## START RECORDS SHOWN

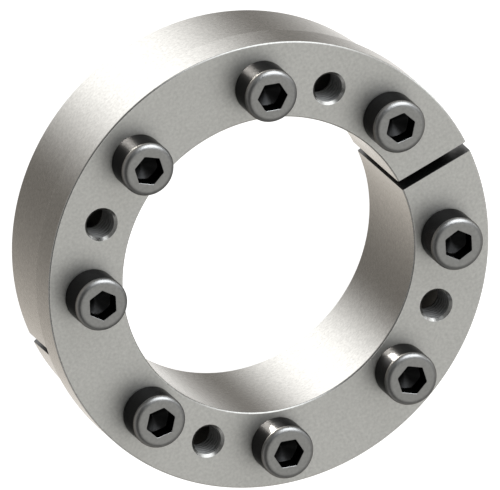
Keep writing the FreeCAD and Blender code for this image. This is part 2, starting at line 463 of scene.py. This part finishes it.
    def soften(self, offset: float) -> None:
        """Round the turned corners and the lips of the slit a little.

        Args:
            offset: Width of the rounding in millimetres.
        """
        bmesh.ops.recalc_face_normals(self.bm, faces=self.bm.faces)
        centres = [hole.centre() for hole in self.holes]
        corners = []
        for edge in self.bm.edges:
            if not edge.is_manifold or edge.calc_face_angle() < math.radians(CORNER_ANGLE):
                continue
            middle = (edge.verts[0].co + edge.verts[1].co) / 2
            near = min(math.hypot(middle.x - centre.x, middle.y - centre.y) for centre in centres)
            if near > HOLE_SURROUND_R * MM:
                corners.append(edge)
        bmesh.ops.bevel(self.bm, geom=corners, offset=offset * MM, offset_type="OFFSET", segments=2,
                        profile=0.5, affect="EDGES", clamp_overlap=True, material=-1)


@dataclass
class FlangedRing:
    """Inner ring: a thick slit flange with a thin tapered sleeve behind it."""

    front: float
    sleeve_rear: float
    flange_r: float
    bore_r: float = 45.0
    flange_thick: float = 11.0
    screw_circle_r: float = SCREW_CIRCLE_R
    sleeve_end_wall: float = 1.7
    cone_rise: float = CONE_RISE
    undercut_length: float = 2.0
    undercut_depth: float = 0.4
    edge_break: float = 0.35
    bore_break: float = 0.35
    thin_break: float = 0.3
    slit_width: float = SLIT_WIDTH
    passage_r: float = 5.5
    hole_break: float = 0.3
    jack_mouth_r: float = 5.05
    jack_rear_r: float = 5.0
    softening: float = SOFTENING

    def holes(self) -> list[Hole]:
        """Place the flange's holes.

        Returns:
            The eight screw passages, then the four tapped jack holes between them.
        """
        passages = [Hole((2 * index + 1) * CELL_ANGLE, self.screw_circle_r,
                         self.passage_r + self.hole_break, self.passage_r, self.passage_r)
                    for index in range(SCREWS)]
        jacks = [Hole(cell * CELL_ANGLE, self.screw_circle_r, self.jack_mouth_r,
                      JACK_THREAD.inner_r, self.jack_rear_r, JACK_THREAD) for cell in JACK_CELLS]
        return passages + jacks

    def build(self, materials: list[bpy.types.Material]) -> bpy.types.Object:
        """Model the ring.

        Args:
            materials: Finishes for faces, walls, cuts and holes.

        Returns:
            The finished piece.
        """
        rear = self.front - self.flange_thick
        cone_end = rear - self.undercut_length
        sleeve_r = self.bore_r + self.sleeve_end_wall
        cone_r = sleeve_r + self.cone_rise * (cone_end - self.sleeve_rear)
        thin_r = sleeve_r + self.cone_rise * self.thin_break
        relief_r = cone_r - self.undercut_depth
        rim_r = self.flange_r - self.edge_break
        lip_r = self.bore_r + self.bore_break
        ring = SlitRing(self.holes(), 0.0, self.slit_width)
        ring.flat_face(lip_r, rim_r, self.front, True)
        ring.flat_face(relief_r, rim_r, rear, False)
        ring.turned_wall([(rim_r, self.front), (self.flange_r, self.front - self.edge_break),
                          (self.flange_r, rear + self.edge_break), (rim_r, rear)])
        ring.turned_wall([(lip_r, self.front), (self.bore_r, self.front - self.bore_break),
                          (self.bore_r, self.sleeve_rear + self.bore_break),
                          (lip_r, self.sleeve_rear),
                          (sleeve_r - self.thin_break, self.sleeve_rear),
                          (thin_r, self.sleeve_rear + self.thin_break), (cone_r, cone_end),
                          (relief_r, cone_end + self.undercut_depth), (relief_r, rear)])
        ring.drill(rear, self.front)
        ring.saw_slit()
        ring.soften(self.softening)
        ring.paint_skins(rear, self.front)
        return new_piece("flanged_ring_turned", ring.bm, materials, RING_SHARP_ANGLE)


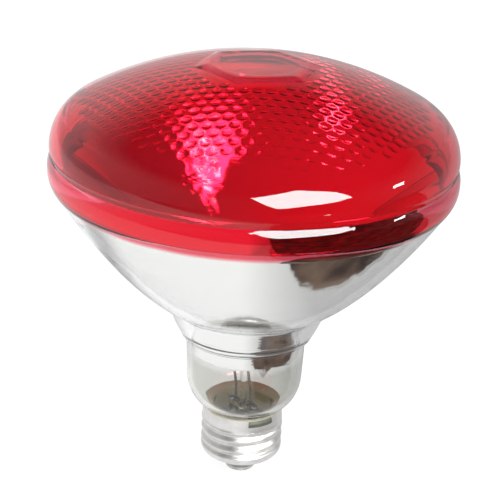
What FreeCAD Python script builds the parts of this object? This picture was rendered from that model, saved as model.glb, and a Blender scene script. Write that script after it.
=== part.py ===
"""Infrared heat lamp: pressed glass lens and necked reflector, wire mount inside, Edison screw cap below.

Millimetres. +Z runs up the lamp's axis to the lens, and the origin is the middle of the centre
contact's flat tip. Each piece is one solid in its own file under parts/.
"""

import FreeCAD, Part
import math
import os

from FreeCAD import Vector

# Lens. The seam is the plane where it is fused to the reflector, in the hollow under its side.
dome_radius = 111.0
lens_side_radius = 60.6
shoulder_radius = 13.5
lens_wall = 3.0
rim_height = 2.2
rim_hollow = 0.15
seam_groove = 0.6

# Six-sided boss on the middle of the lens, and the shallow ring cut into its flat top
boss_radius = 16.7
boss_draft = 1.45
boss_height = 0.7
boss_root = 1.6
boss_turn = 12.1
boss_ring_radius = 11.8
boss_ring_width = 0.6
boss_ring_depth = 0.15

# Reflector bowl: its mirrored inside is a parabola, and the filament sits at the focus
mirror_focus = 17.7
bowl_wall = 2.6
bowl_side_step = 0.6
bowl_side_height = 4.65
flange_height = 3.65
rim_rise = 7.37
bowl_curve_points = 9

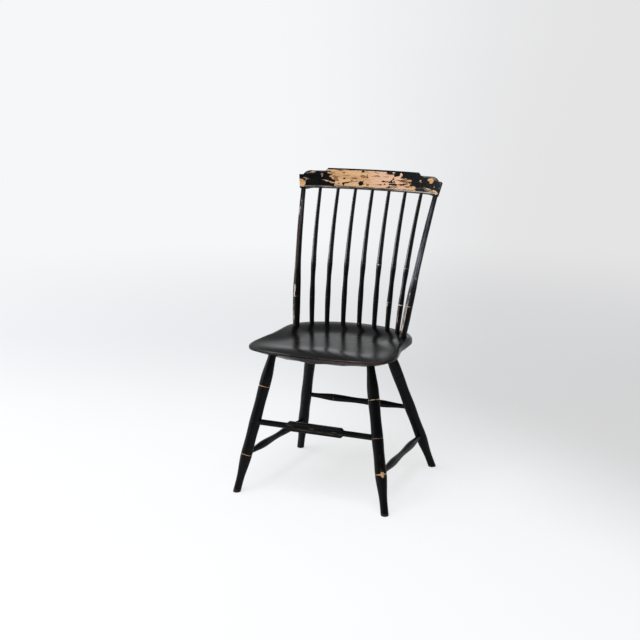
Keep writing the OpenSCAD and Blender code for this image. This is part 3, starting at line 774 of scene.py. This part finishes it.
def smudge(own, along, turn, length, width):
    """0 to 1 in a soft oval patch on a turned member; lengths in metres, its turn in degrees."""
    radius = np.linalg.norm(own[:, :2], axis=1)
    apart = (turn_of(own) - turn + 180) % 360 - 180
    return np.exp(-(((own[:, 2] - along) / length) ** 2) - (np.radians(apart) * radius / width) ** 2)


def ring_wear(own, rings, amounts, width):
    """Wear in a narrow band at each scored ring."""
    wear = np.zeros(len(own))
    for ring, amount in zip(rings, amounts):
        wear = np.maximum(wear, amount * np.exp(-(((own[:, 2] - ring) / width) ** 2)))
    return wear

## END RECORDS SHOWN

• **WORK INSTRUCTIONS**: The records above should all be quoted exactly, please.

• **ANSWER FOR THE TASK**:
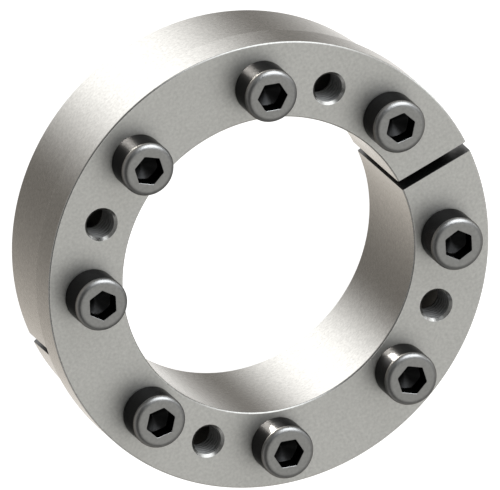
Keep writing the FreeCAD and Blender code for this image. This is part 2, starting at line 463 of scene.py. This part finishes it.
    def soften(self, offset: float) -> None:
        """Round the turned corners and the lips of the slit a little.

        Args:
            offset: Width of the rounding in millimetres.
        """
        bmesh.ops.recalc_face_normals(self.bm, faces=self.bm.faces)
        centres = [hole.centre() for hole in self.holes]
        corners = []
        for edge in self.bm.edges:
            if not edge.is_manifold or edge.calc_face_angle() < math.radians(CORNER_ANGLE):
                continue
            middle = (edge.verts[0].co + edge.verts[1].co) / 2
            near = min(math.hypot(middle.x - centre.x, middle.y - centre.y) for centre in centres)
            if near > HOLE_SURROUND_R * MM:
                corners.append(edge)
        bmesh.ops.bevel(self.bm, geom=corners, offset=offset * MM, offset_type="OFFSET", segments=2,
                        profile=0.5, affect="EDGES", clamp_overlap=True, material=-1)


@dataclass
class FlangedRing:
    """Inner ring: a thick slit flange with a thin tapered sleeve behind it."""

    front: float
    sleeve_rear: float
    flange_r: float
    bore_r: float = 45.0
    flange_thick: float = 11.0
    screw_circle_r: float = SCREW_CIRCLE_R
    sleeve_end_wall: float = 1.7
    cone_rise: float = CONE_RISE
    undercut_length: float = 2.0
    undercut_depth: float = 0.4
    edge_break: float = 0.35
    bore_break: float = 0.35
    thin_break: float = 0.3
    slit_width: float = SLIT_WIDTH
    passage_r: float = 5.5
    hole_break: float = 0.3
    jack_mouth_r: float = 5.05
    jack_rear_r: float = 5.0
    softening: float = SOFTENING

    def holes(self) -> list[Hole]:
        """Place the flange's holes.

        Returns:
            The eight screw passages, then the four tapped jack holes between them.
        """
        passages = [Hole((2 * index + 1) * CELL_ANGLE, self.screw_circle_r,
                         self.passage_r + self.hole_break, self.passage_r, self.passage_r)
                    for index in range(SCREWS)]
        jacks = [Hole(cell * CELL_ANGLE, self.screw_circle_r, self.jack_mouth_r,
                      JACK_THREAD.inner_r, self.jack_rear_r, JACK_THREAD) for cell in JACK_CELLS]
        return passages + jacks

    def build(self, materials: list[bpy.types.Material]) -> bpy.types.Object:
        """Model the ring.

        Args:
            materials: Finishes for faces, walls, cuts and holes.

        Returns:
            The finished piece.
        """
        rear = self.front - self.flange_thick
        cone_end = rear - self.undercut_length
        sleeve_r = self.bore_r + self.sleeve_end_wall
        cone_r = sleeve_r + self.cone_rise * (cone_end - self.sleeve_rear)
        thin_r = sleeve_r + self.cone_rise * self.thin_break
        relief_r = cone_r - self.undercut_depth
        rim_r = self.flange_r - self.edge_break
        lip_r = self.bore_r + self.bore_break
        ring = SlitRing(self.holes(), 0.0, self.slit_width)
        ring.flat_face(lip_r, rim_r, self.front, True)
        ring.flat_face(relief_r, rim_r, rear, False)
        ring.turned_wall([(rim_r, self.front), (self.flange_r, self.front - self.edge_break),
                          (self.flange_r, rear + self.edge_break), (rim_r, rear)])
        ring.turned_wall([(lip_r, self.front), (self.bore_r, self.front - self.bore_break),
                          (self.bore_r, self.sleeve_rear + self.bore_break),
                          (lip_r, self.sleeve_rear),
                          (sleeve_r - self.thin_break, self.sleeve_rear),
                          (thin_r, self.sleeve_rear + self.thin_break), (cone_r, cone_end),
                          (relief_r, cone_end + self.undercut_depth), (relief_r, rear)])
        ring.drill(rear, self.front)
        ring.saw_slit()
        ring.soften(self.softening)
        ring.paint_skins(rear, self.front)
        return new_piece("flanged_ring_turned", ring.bm, materials, RING_SHARP_ANGLE)


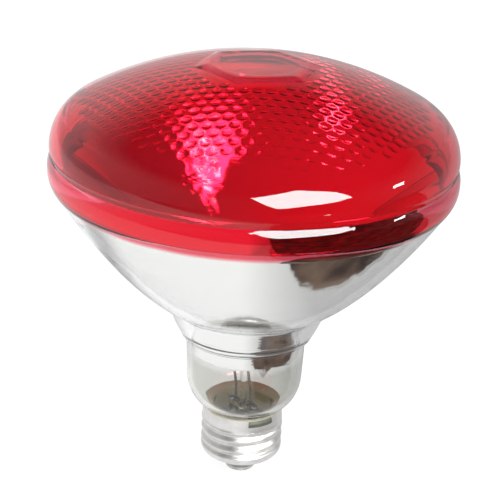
What FreeCAD Python script builds the parts of this object? This picture was rendered from that model, saved as model.glb, and a Blender scene script. Write that script after it.
=== part.py ===
"""Infrared heat lamp: pressed glass lens and necked reflector, wire mount inside, Edison screw cap below.

Millimetres. +Z runs up the lamp's axis to the lens, and the origin is the middle of the centre
contact's flat tip. Each piece is one solid in its own file under parts/.
"""

import FreeCAD, Part
import math
import os

from FreeCAD import Vector

# Lens. The seam is the plane where it is fused to the reflector, in the hollow under its side.
dome_radius = 111.0
lens_side_radius = 60.6
shoulder_radius = 13.5
lens_wall = 3.0
rim_height = 2.2
rim_hollow = 0.15
seam_groove = 0.6

# Six-sided boss on the middle of the lens, and the shallow ring cut into its flat top
boss_radius = 16.7
boss_draft = 1.45
boss_height = 0.7
boss_root = 1.6
boss_turn = 12.1
boss_ring_radius = 11.8
boss_ring_width = 0.6
boss_ring_depth = 0.15

# Reflector bowl: its mirrored inside is a parabola, and the filament sits at the focus
mirror_focus = 17.7
bowl_wall = 2.6
bowl_side_step = 0.6
bowl_side_height = 4.65
flange_height = 3.65
rim_rise = 7.37
bowl_curve_points = 9

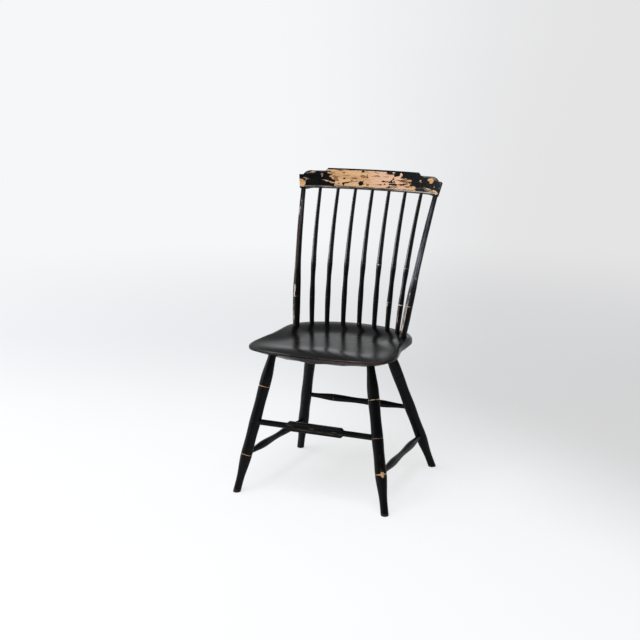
Keep writing the OpenSCAD and Blender code for this image. This is part 3, starting at line 774 of scene.py. This part finishes it.
def smudge(own, along, turn, length, width):
    """0 to 1 in a soft oval patch on a turned member; lengths in metres, its turn in degrees."""
    radius = np.linalg.norm(own[:, :2], axis=1)
    apart = (turn_of(own) - turn + 180) % 360 - 180
    return np.exp(-(((own[:, 2] - along) / length) ** 2) - (np.radians(apart) * radius / width) ** 2)


def ring_wear(own, rings, amounts, width):
    """Wear in a narrow band at each scored ring."""
    wear = np.zeros(len(own))
    for ring, amount in zip(rings, amounts):
        wear = np.maximum(wear, amount * np.exp(-(((own[:, 2] - ring) / width) ** 2)))
    return wear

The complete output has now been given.